We are still working on extending the core engine to support dynamic functions through function namespace. You can follow that work in #9613. @cemcayiroglu is working on potentially simplify the thrift connector for the use case you mentioned here (so instead of implementing all APIs for the thrift connector, maybe you only need to implement 2). And we were literally just thinking that maybe once we have the dynamic function framework built up, we can introduce a thrift backed function namespace. So at this moment it's just future possibilities, nothing concrete yet.
Hi Rongrong, I looked at the Thrift connector interface and like you mentioned, it needs a bit of simplification. A lot of them around splits, don't really make sense in this usecase; I've not deep dived to the code; maybe I could return something fixed there each time or try to model my service somehow in terms of splits, but what I really need is a way to get input into getRows so that to send that to my service andlistTables/ getTableMetadata. I understand the support for dynamic functions is not gonna be anytime soon but just trying to find a sensible way forward, so I can get my service available in Presto.
Another idea that came to my mind was to just write a brand new connector, something similar to the redis connector, since essentially my service is a key/value lookup service too. So should be very similar.
Finally, my last crazy idea was to just write a basic connector and expose two stored procedures to expose the table and decrypt_rows, so something like the kill_query procedure that system connector exposes. Just not sure, if those can be used to manipulate data, something like:
SELECT id, decrypted_value
FROM my_table t
JOIN decrypt_service.decrypt_table() d
on t.encrypted_value = d.encrypted_value(t.encrypted_value)
thoughts?
I can't see how the stored procedures idea could work.
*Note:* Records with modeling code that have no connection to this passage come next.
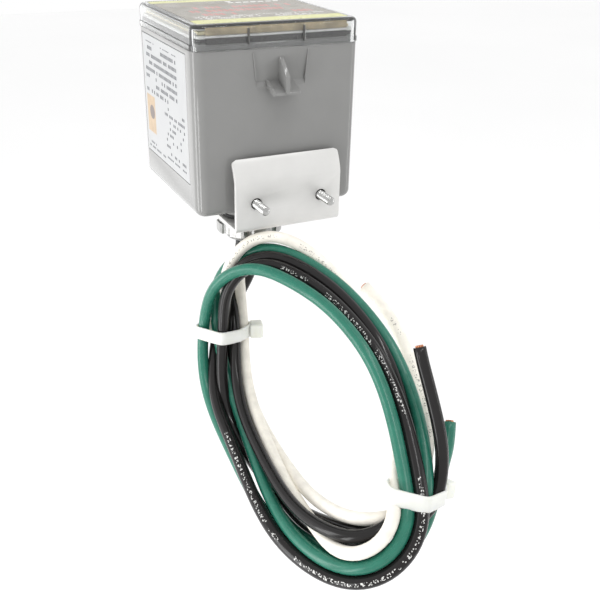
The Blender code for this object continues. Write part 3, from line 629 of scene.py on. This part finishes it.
def tie_band(name, at, facing, head_way, material, node):
    """A band pulled tight round the leads that pass the tie, with its head on the outside."""
    middle, out, across, along = coil_frame(at)
    middle = middle * MM
    along = np.array(facing) / np.linalg.norm(facing)
    across = across - along * (across @ along)
    across /= np.linalg.norm(across)
    out = np.cross(across, along)
    spots = crossings(middle, out, across, along, 22 * MM)
    rings = []
    for lift in (0.1 * MM, 0.1 * MM + TIE_THICKNESS):
        reach = WIRE / 2 + lift
        around = [(u + reach * c, v + reach * d) for u, v, c, d in spots]
        rings.append(resampled(hull(around), 96))
    inner, outer = rings
    start = np.argmin(np.linalg.norm(outer - inner[0], axis=1))
    outer = np.roll(outer, -start, axis=0)
    half = TIE_WIDTH / 2
    rim = 0.35 * MM
    middle_line = (inner + outer) / 2
    thin = 0.55
    section = []
    for level, blend, base in ((-half, thin, outer), (-half + rim, 1.0, outer),
                               (half - rim, 1.0, outer), (half, thin, outer),
                               (half, thin, inner), (half - rim, 1.0, inner),
                               (-half + rim, 1.0, inner), (-half, thin, inner)):
        section.append((level, middle_line + blend * (base - middle_line)))
    solid = bmesh.new()
    verts = []
    for level, line in section:
        verts.append([solid.verts.new(middle + u * out + v * across + level * along)
                      for u, v in line])
    rows, columns = len(verts), len(verts[0])
    for i in range(rows):
        for j in range(columns):
            k = (j + 1) % columns
            below = (i + 1) % rows
            face = solid.faces.new((verts[i][j], verts[i][k], verts[below][k], verts[below][j]))
            face.smooth = True
    bmesh.ops.recalc_face_normals(solid, faces=solid.faces)
    band = place(name, as_mesh(name, solid), material)
    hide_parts(node)

    way = np.array((head_way @ out, head_way @ across))
    way /= np.linalg.norm(way)
    edge = outer[np.argmax(outer @ way)]
    centre = middle + (edge[0] + way[0] * TIE_HEAD[0] * 0.38) * out \
        + (edge[1] + way[1] * TIE_HEAD[0] * 0.38) * across
    turn = Matrix(((*(way[0] * out + way[1] * across),), (*(-way[1] * out + way[0] * across),),
                   (*along,))).transposed().to_4x4()
    turn.translation = Vector(centre)
    head = rounded_block(name + "_head", TIE_HEAD, 0.9 * MM, turn, material)
    slot_hole = Matrix.Translation((TIE_HEAD[0] * 0.1, TIE_HEAD[1] / 2, 0))
    tail_size = (TIE_THICKNESS, 3.0 * MM, TIE_WIDTH * 0.8)
    stub = rounded_block(name + "_stub", tail_size, 0.3 * MM, turn @ slot_hole, material)
    return [band, head, stub]


def rounded_block(name, size, radius, matrix, material):
    """A small moulded block with rounded edges."""
    solid = bmesh.new()
    bmesh.ops.create_cube(solid, size=1.0)
    bmesh.ops.scale(solid, vec=size, verts=solid.verts)
    bmesh.ops.bevel(solid, geom=solid.edges[:], offset=radius, segments=3, profile=0.5,
                    affect="EDGES")
    bmesh.ops.transform(solid, matrix=matrix, verts=solid.verts)
    for face in solid.faces:
        face.smooth = True
    mesh = as_mesh(name, solid)
    mesh.set_sharp_from_angle(angle=math.radians(50))
    return place(name, mesh, material)


def make_ties():
    milky = (0.8, 0.81, 0.75)
    left = tie_band("tie_left", LEFT_TIE_AT, (0.05, 0.12, 0.97), np.array((0.94, -0.3, 0.1)),
                    nylon("tie_nylon", milky), "cable_tie_left")
    right = tie_band("tie_right", RIGHT_TIE_AT, (0.3, 0.25, 0.92), np.array((0.95, 0.3, 0.0)),
                     nylon("tie_nylon_right", milky), "cable_tie_right")
    return left + right


make_leads()
make_ties()


# Housing -----------------------------------------------------------------------------------------
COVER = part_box("clear_cover")
SKIRT = 0.35 * MM
SIDE_LOW = Vector((COVER[0][0] + SKIRT, COVER[0][1] + SKIRT, COVER[0][2] - 65.6 * MM))
SIDE_HIGH = Vector((COVER[1][0] - SKIRT, COVER[1][1] - SKIRT, COVER[0][2] - 0.3 * MM))
FRONT_Y = SIDE_LOW.y
CORNER_RADIUS = 4.4 * MM
BOTTOM_RADIUS = 3.4 * MM
CORNER_STEPS = 10
RIM_STEPS = 8
Z_TO_Y = Matrix.Rotation(math.radians(90), 4, "X")
WALL = 3.0 * MM
COVER_WALL = 1.8 * MM
LABEL_POCKET = 0.6 * MM
LATCH_X = -1.0 * MM
RIB_PLACES = (LATCH_X - 12.4 * MM, LATCH_X + 10.8 * MM)
LATCH_LOW_Z = 46.5 * MM
LATCH_TOP_Z = 58.6 * MM


def box_mesh(low, high, corner, bottom=0.0, top=0.0):
    """A closed box with rounded upright edges and rounded rims."""
    size = [high[i] - low[i] for i in range(3)]
    middle = [(high[i] + low[i]) / 2 for i in range(3)]
    solid = bmesh.new()
    bmesh.ops.create_cube(solid, size=1.0)
    bmesh.ops.scale(solid, vec=size, verts=solid.verts)
    bmesh.ops.translate(solid, vec=middle, verts=solid.verts)
    if corner:
        upright = [e for e in solid.edges if abs(e.verts[0].co.z - e.verts[1].co.z) > size[2] / 2]
        bmesh.ops.bevel(solid, geom=upright, offset=corner, segments=CORNER_STEPS, profile=0.5,
                        affect="EDGES")
    for radius, level in ((bottom, low[2]), (top, high[2])):
        if radius:
            rim = [e for e in solid.edges if all(abs(v.co.z - level) < 1e-6 for v in e.verts)]
            bmesh.ops.bevel(solid, geom=rim, offset=radius, segments=RIM_STEPS, profile=0.5,
                            affect="EDGES")
    return solid


def prism(outline, low_x, high_x):
    """A closed prism along X from an outline of (y, z) points."""
    solid = bmesh.new()
    ends = [[solid.verts.new((x, y, z)) for y, z in outline] for x in (low_x, high_x)]
    count = len(outline)
    for i in range(count):
        k = (i + 1) % count
        solid.faces.new((ends[0][i], ends[0][k], ends[1][k], ends[1][i]))
    solid.faces.new(ends[0][::-1])
    solid.faces.new(ends[1])
    bmesh.ops.recalc_face_normals(solid, faces=solid.faces)
    return solid


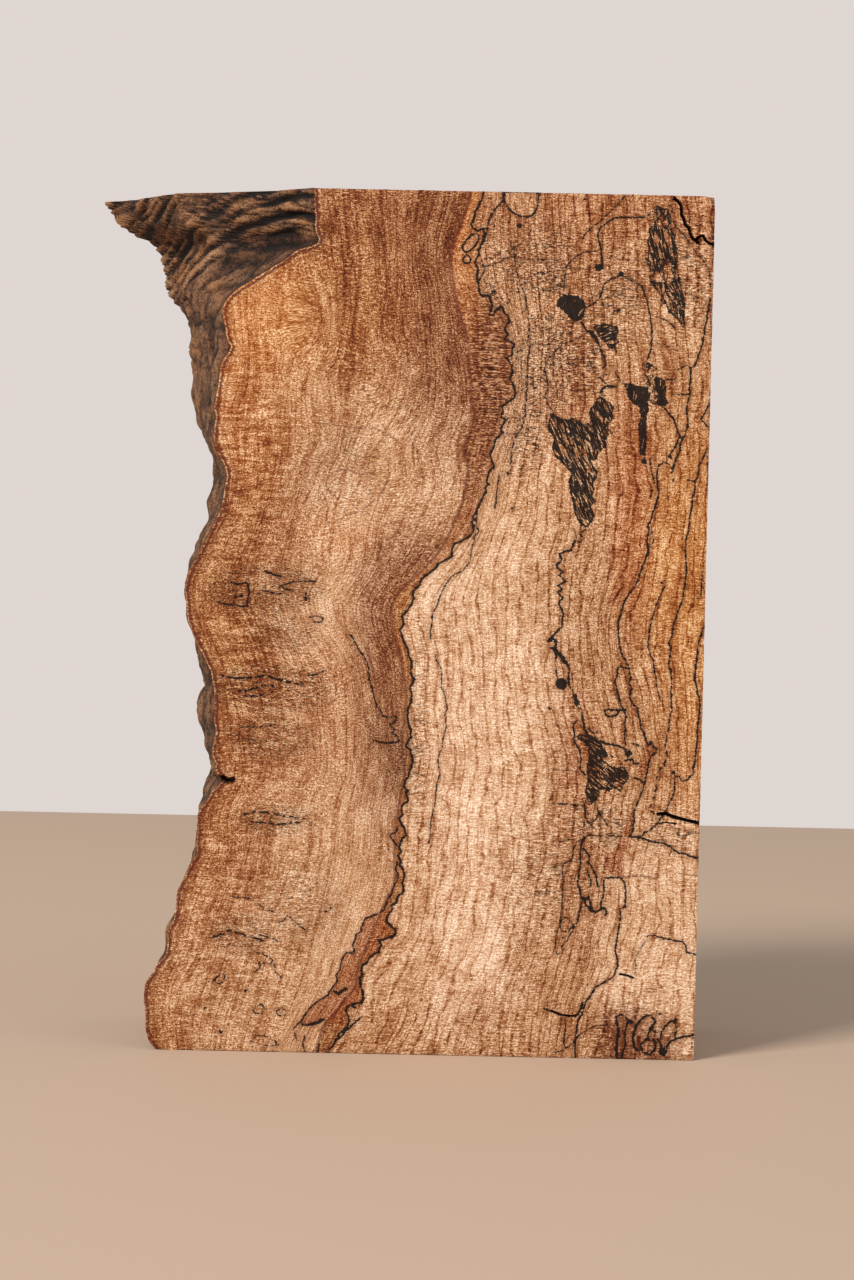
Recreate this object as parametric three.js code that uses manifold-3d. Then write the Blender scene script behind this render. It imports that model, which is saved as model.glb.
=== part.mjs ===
// Maple burl: one sawn block of spalted burl wood, standing on its sawn foot.
// Five faces are sawn flat. The side at -X is the live edge, where the bark swells out
// over the back of the block and ends in a pointed horn at the top.
// Units are millimetres. +Z is up, the figured front face looks along -Y, and the origin
// is the middle of the bounding box's foot.

import * as THREE from 'three';
import { mergeVertices } from 'three/addons/utils/BufferGeometryUtils.js';
import Module from 'manifold-3d';

// Driving dimensions of the sawn block.
const HEIGHT = 350;
const THICKNESS = 80;
const WIDTH = 254;
const RIGHT = WIDTH / 2;
const FRONT = -THICKNESS / 2;

// Grid of the live surface: columns run from front to back, rows from foot to top, and both
// start a little outside the block so that they end past its faces.
const COLUMN_PITCH = 5;
const ROW_PITCH = 2.5;
const SPARE = 10;

// Where the sawn front face meets the bark: [height, reach from the right sawn side].
const FRONT_OUTLINE = [
  [0, 219], [3, 222], [9, 223.8], [13, 223.4], [24.5, 224.8], [27, 224], [30, 221.7],
  [36, 219], [38.5, 215.5], [45, 215], [49.5, 215.3], [52, 213], [58.5, 212], [65, 211.5],
  [68.5, 210], [77, 205.6], [80, 203.6], [83, 203.6], [86, 205.2], [89.5, 203], [92, 204.5],
  [98, 203.5], [103.5, 199], [109, 196], [110.5, 191], [112, 195], [114.5, 198.3], [117, 195.2],
  [120, 198.5], [123, 198.5], [130, 196.5], [135, 197.8], [143, 197.5], [152, 198.5],
  [161, 202], [165, 205], [174, 208.8], [187, 210.3], [191, 210], [195, 209], [205, 203.5],
  [216, 198.5], [221, 196], [234, 194], [236, 194.5], [245, 199], [250, 200], [257.5, 199],
  [260, 200], [265, 199], [277, 197.6], [281.5, 196], [284.5, 193.5], [292, 195.5], [300, 197],
  [304, 196], [306.5, 193.5], [309.5, 190], [319, 175], [322.5, 170.3], [325, 167], [326.3, 164],
  [327, 160], [328, 157.2], [330.5, 158.8], [333, 160], [350, 160.5],
];

// Where the sawn back face meets the bark, up to the tip of the horn: [height, reach].
const BACK_OUTLINE = [
  [0, 217], [10, 220], [22, 221], [40, 217], [60, 212], [75, 208], [88, 205], [95, 206.3],
  [99.5, 207], [107.5, 204.7], [115, 204], [121, 205.5], [125, 206.8], [130, 210], [134, 211.1],
  [138.5, 210.9], [145, 206.8], [151, 209.3], [160, 211], [170, 211], [185, 213], [197, 214],
  [203.5, 212.7], [210, 210.6], [215, 206.8], [223, 207.7], [231, 204.7], [242, 206.3],
  [248, 209], [256.5, 212.5], [261, 212.2], [264, 214.3], [268.5, 215.6], [276, 214.8],
  [282, 216.4], [288, 217], [294, 216.5], [300, 218], [305, 221], [311, 226.5], [314, 228],
  [318, 227.5], [324, 229], [329.5, 231.5], [333, 234], [335, 240], [339, 247.5], [344, 250.5],
  [347.5, 253.5], [350, 254],
];

// Plan of the bark across the top of the block: [depth, share of the way out to the tip].
const HORN_PLAN = [
  [0, 0], [7, 0.08], [15, 0.16], [21, 0.27], [26, 0.39], [32, 0.5], [34, 0.62], [52, 0.74],
  [71, 0.87], [80, 1],
];
const HORN_FOOT = 285;
const HORN_FULL = 325;

// How the bark swings from the front outline to the back one below the horn: under 1, it
// leaves the front outline quickly and then runs on nearly level.
const SWING = 0.8;

// Flutes of the bark below the horn: the groove that all others follow, where it starts to
// fall and ends falling, how far it falls towards the back, how far apart the flutes are at the
// front and at the back, how deep they are, and how far below the groove they fade out.
const GROOVE_HEIGHT = 333;
const FALL_FROM = 15;
const FALL_TO = 85;
const FLUTE_FALL = 22;
const FLUTE_PITCH_FRONT = 7;
const FLUTE_PITCH_BACK = 4.8;
const FLUTE_DEPTH = 2.2;
const CREST_SHARE = 0.2;
const FLUTED_BAND = 18;

// Low swellings all over the rest of the bark, broad ones with small ones on them.
const BROAD_SWELL = { rise: 1.2, along: 43, across: 51 };
const SMALL_SWELL = { rise: 0.6, along: 23, across: 19 };

// How far behind the front face the flutes and swellings reach their full height, and how
// far before the back face they start to die away again.
const SETTLE_FRONT = 12;
const SETTLE_BACK = 6;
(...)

Implementing this as thrift connector is a lot of work, which is why we are thinking of providing a simpler interface on top of that to support this use case. Since you would only run JOIN with this thrift connector, theoretically you only need to implement the index join API (getIndexSplits) plus the metadata APIs. Though implementing this might still not be trivial, which is why @cemcayiroglu is looking into how to simplify it for this use case.
My hesitation to use Thrift connectors is that I will have to run Thrift servers (correct me if I am wrong) which means I will need to either run separate servers for my service or change my service altogether. Further, it'd be a lot of unnecessary serialization/deserialization in between going on which will slowdown the whole thing.
Wouldn't then my easiest bet be to just write a simple custom connector similar to the Redis connector?
You have a good point of extra serialization/deserialization but I think it is not avoidable. But the key-value connector will have a dependency to a particular key value store (maybe redis). We are lloking for a more general purpose interface. Although the new thrift interface will have a similar key-value look up.
馃憢馃徎 Hi Cem, you are absolutely correct, generally speaking, it means depending on a particular key value store. However, I wasn't proposing anything around the general Thrift interface. I was just trying to understand the best way to address my usecase.
Using thrift, not only adds extra serialization/deserialization, it adds network latency (Thrift servers RTT). and another point of failure to my whole workflow, Presto Worker-->Thrift Server-->My external Server (unless my external service implements thirft interface, which requires changes to our external service); We'll be needing to run this at scale and I am not sure if this flow would bring us any value as opposed to hide the complexity of talking to the external Server inside an adhoc custom interface.
Now, if I could wish, I'd have liked that thrift connector allowed me to implement the server locally (per worker) in addition to supporting dedicated thrift servers.
Hi! Got it! Implementing a custom key-value store may give you the best performance for your use case. But your use is very valuable to this feature as well. I am looking for implementing a general purpose solution that would also address your use case. You have a good point about network and CPU overhead. We can maybe come up with a solution that respects data locality. So the thirft servers can be colocated with worker nodes. Maybe in the next releases we can start thinking about how to bypass thrift interface. What do you think?
Thanks for your insight Cem. Right, I think it'd be a great feature if thrift could respect data locality and colocate with workers. I am gonna go with the custom key-value like connector for our purpose for now but would like to follow your work around that. Is there a project brief or ticket to track this work?
If you are worried about the reliability of the introduced thrift server, running that on worker would be even more dangerous because its reliability would also affect the worker's reliability. One of the primary motivations for moving code contact external services out of worker is to decouple failure domain. While running RPC on worker would save serialization / deserialization cost, it does not necessarily avoid any issues you'd otherwise run into regarding to scalability and reliability.
@bshafiee Not yet. I am going to create one when I have a more concrete idea about the design.
@rongrong good point. But I think we should have the option for both deployment models. Generally speaking, we need to think about data locality. Thrift server can be colocated to workers or in the same RAC.
so we'd want to optimize the usual case which is calling the external service and things go smoothly. Now I see your point about affecting the worker but two things come to mind:
1) that should be exception case not the usual one.
2) the failures there, really shouldn't affect the worker, it should be the same thing as if the worker called the Thrift server, and it either didn't reply or returned failure (maybe give X time deadline for the thrift implementer to fullfill the request and timeout after that? and wrap the whole thing inside a try-catch?)
If you are concerned about adding extra load on the worker nodes, then it's understandable but the meat of the work is done in the actual external server and the code that runs on the local worker, is basically a client calling the remote server (which is the same thing that the thrift client would have done).
So TLDR; I'd say as long as the failure is properly boxed and handled by the worker it doesn't really add any new reliability issue; if anything it cuts it down.
The benefits of this approach would be:
1) there is no need to have an extra network hop and serialization/deserialization
2) no need to maintain an extra set of specialized thrift servers
@bshafiee I have the exact same issue and would like to know how you have handled it currently? I am trying to use AWS KMS api to make decrypt calls. Even caching the keys isnt working as expected. I was also suggested to try the instance functions instead of static.